::: Record set :::

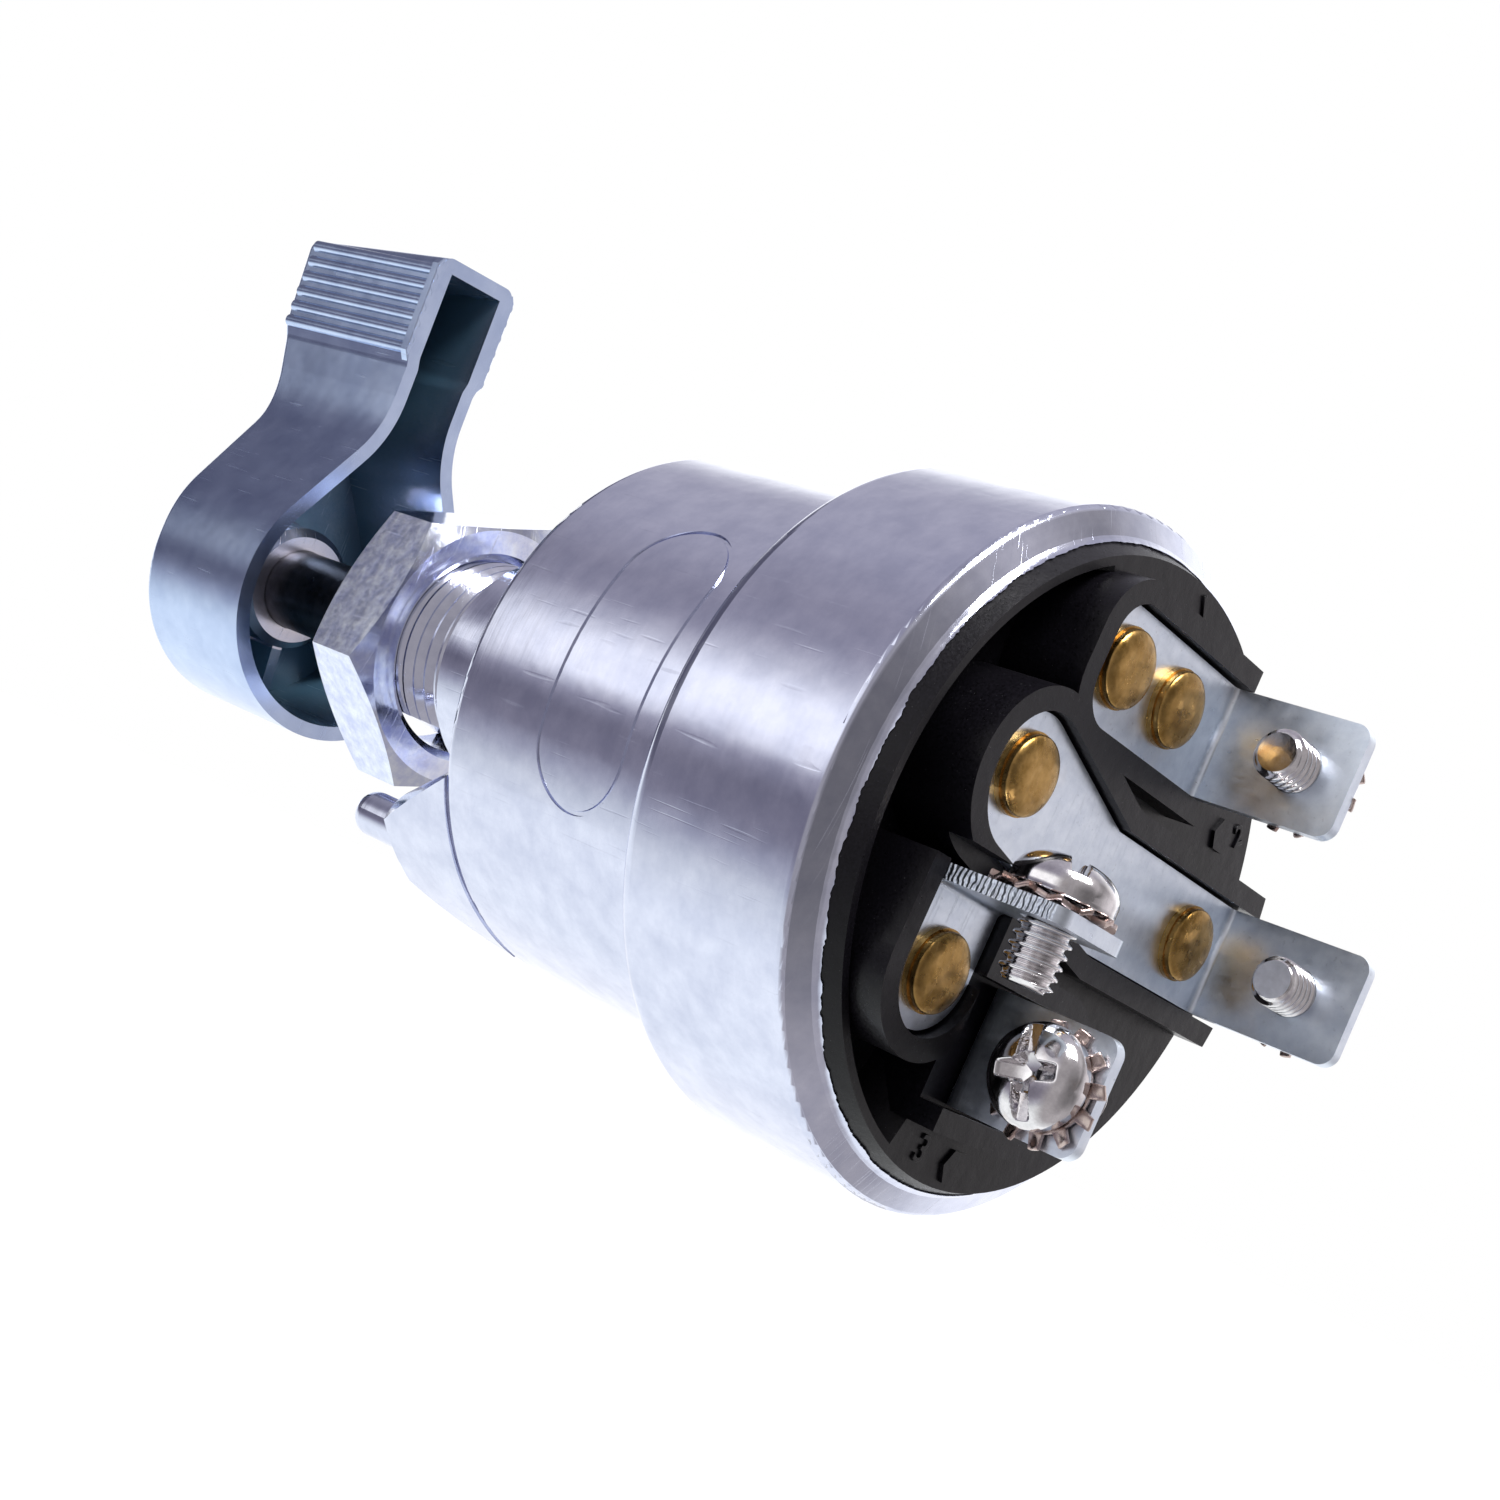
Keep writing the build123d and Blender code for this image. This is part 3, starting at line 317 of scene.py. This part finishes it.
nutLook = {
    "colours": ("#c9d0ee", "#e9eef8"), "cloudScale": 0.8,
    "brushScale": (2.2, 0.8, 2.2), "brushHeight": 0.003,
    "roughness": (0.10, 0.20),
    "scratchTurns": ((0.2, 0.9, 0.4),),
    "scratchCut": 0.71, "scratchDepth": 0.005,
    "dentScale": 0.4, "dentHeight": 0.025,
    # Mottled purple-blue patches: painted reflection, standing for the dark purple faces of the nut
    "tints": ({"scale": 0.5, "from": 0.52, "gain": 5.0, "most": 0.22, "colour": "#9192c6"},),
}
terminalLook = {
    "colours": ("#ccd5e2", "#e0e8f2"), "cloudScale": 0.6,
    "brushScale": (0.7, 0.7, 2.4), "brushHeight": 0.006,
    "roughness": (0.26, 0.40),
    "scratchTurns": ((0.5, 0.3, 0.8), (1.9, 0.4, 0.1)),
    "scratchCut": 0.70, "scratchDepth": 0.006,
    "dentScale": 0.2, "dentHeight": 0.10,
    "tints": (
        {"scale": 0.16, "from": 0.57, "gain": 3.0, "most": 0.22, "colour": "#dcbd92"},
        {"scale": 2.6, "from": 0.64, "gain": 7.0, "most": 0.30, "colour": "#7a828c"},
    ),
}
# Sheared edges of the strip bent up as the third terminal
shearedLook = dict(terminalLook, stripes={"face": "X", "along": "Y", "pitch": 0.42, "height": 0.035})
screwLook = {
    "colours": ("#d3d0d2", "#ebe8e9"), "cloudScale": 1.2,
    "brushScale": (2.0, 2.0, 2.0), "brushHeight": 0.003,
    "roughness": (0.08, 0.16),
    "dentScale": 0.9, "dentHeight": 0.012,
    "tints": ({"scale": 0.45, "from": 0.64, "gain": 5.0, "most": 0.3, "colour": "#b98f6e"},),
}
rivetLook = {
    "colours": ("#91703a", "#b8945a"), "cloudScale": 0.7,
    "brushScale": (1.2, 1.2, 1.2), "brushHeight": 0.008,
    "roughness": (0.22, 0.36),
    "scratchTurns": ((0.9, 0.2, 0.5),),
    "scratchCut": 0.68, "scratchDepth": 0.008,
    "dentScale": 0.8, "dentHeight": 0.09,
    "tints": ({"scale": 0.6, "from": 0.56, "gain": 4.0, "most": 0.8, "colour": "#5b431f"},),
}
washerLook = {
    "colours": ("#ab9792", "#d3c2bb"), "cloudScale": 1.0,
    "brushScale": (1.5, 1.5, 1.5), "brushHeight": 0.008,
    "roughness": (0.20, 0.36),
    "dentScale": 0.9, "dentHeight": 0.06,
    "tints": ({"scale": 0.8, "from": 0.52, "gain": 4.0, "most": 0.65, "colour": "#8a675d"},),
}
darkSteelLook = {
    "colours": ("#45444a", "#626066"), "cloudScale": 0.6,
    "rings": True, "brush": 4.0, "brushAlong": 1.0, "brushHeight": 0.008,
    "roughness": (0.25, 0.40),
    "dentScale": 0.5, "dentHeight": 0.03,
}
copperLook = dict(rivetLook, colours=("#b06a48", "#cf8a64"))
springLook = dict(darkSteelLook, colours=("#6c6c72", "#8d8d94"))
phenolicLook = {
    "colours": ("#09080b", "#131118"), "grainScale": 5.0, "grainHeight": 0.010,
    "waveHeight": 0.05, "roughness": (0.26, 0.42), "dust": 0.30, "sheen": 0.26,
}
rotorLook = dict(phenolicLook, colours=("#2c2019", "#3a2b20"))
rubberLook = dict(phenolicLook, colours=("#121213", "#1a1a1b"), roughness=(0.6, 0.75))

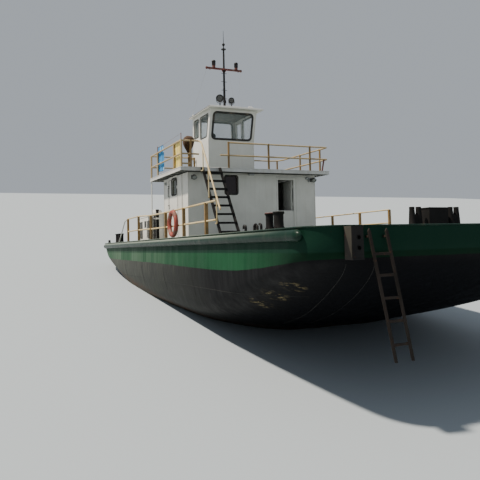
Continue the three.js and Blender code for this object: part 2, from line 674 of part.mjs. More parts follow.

:::

▸ **Stated exercise**:
Repeat the entries shown above, every one, word for word.

▸ **Output of the exercise**:
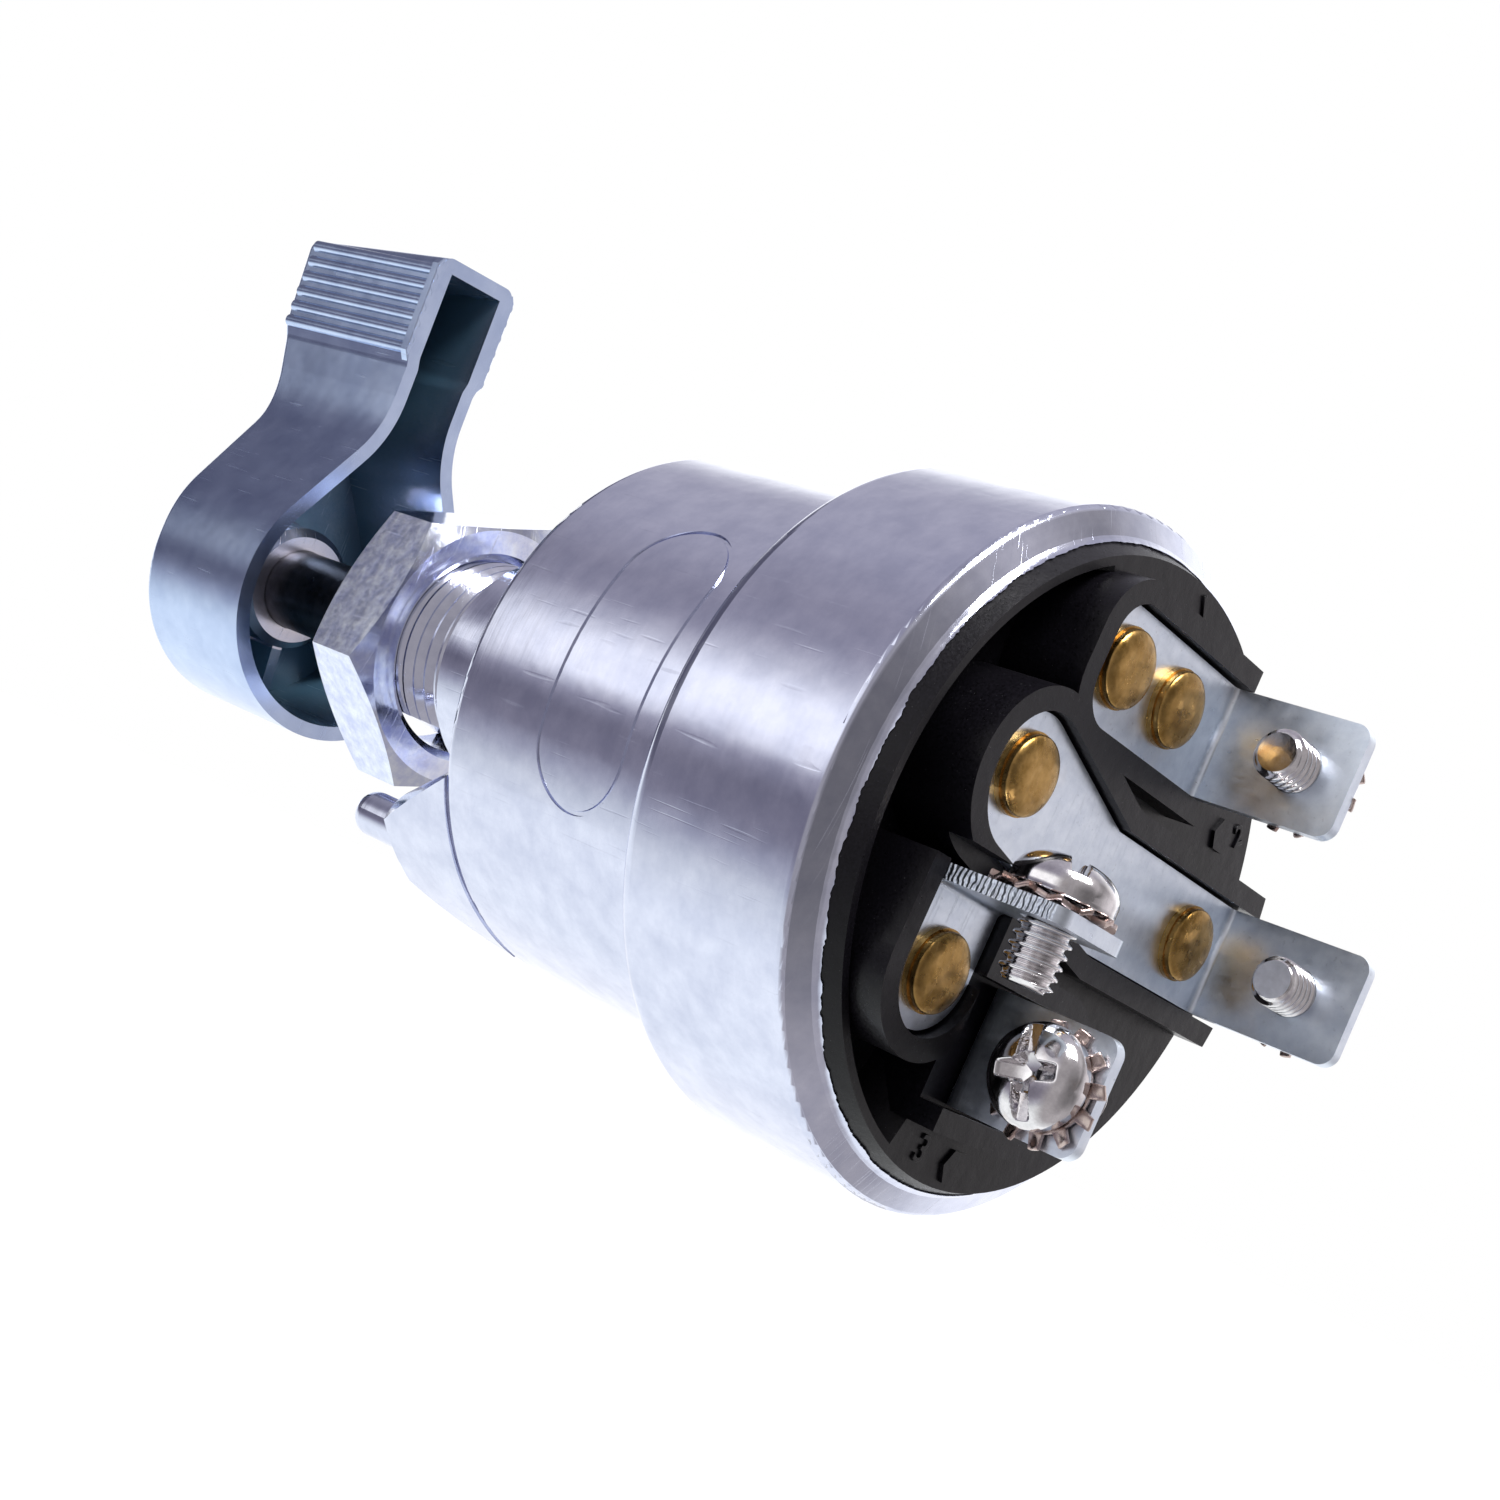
Keep writing the build123d and Blender code for this image. This is part 3, starting at line 317 of scene.py. This part finishes it.
nutLook = {
    "colours": ("#c9d0ee", "#e9eef8"), "cloudScale": 0.8,
    "brushScale": (2.2, 0.8, 2.2), "brushHeight": 0.003,
    "roughness": (0.10, 0.20),
    "scratchTurns": ((0.2, 0.9, 0.4),),
    "scratchCut": 0.71, "scratchDepth": 0.005,
    "dentScale": 0.4, "dentHeight": 0.025,
    # Mottled purple-blue patches: painted reflection, standing for the dark purple faces of the nut
    "tints": ({"scale": 0.5, "from": 0.52, "gain": 5.0, "most": 0.22, "colour": "#9192c6"},),
}
terminalLook = {
    "colours": ("#ccd5e2", "#e0e8f2"), "cloudScale": 0.6,
    "brushScale": (0.7, 0.7, 2.4), "brushHeight": 0.006,
    "roughness": (0.26, 0.40),
    "scratchTurns": ((0.5, 0.3, 0.8), (1.9, 0.4, 0.1)),
    "scratchCut": 0.70, "scratchDepth": 0.006,
    "dentScale": 0.2, "dentHeight": 0.10,
    "tints": (
        {"scale": 0.16, "from": 0.57, "gain": 3.0, "most": 0.22, "colour": "#dcbd92"},
        {"scale": 2.6, "from": 0.64, "gain": 7.0, "most": 0.30, "colour": "#7a828c"},
    ),
}
# Sheared edges of the strip bent up as the third terminal
shearedLook = dict(terminalLook, stripes={"face": "X", "along": "Y", "pitch": 0.42, "height": 0.035})
screwLook = {
    "colours": ("#d3d0d2", "#ebe8e9"), "cloudScale": 1.2,
    "brushScale": (2.0, 2.0, 2.0), "brushHeight": 0.003,
    "roughness": (0.08, 0.16),
    "dentScale": 0.9, "dentHeight": 0.012,
    "tints": ({"scale": 0.45, "from": 0.64, "gain": 5.0, "most": 0.3, "colour": "#b98f6e"},),
}
rivetLook = {
    "colours": ("#91703a", "#b8945a"), "cloudScale": 0.7,
    "brushScale": (1.2, 1.2, 1.2), "brushHeight": 0.008,
    "roughness": (0.22, 0.36),
    "scratchTurns": ((0.9, 0.2, 0.5),),
    "scratchCut": 0.68, "scratchDepth": 0.008,
    "dentScale": 0.8, "dentHeight": 0.09,
    "tints": ({"scale": 0.6, "from": 0.56, "gain": 4.0, "most": 0.8, "colour": "#5b431f"},),
}
washerLook = {
    "colours": ("#ab9792", "#d3c2bb"), "cloudScale": 1.0,
    "brushScale": (1.5, 1.5, 1.5), "brushHeight": 0.008,
    "roughness": (0.20, 0.36),
    "dentScale": 0.9, "dentHeight": 0.06,
    "tints": ({"scale": 0.8, "from": 0.52, "gain": 4.0, "most": 0.65, "colour": "#8a675d"},),
}
darkSteelLook = {
    "colours": ("#45444a", "#626066"), "cloudScale": 0.6,
    "rings": True, "brush": 4.0, "brushAlong": 1.0, "brushHeight": 0.008,
    "roughness": (0.25, 0.40),
    "dentScale": 0.5, "dentHeight": 0.03,
}
copperLook = dict(rivetLook, colours=("#b06a48", "#cf8a64"))
springLook = dict(darkSteelLook, colours=("#6c6c72", "#8d8d94"))
phenolicLook = {
    "colours": ("#09080b", "#131118"), "grainScale": 5.0, "grainHeight": 0.010,
    "waveHeight": 0.05, "roughness": (0.26, 0.42), "dust": 0.30, "sheen": 0.26,
}
rotorLook = dict(phenolicLook, colours=("#2c2019", "#3a2b20"))
rubberLook = dict(phenolicLook, colours=("#121213", "#1a1a1b"), roughness=(0.6, 0.75))

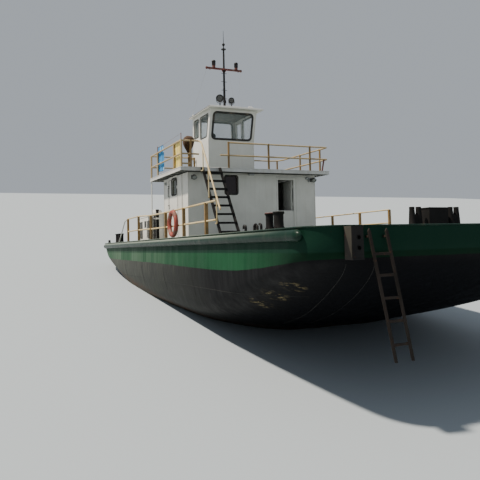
Continue the three.js and Blender code for this object: part 2, from line 674 of part.mjs. More parts follow.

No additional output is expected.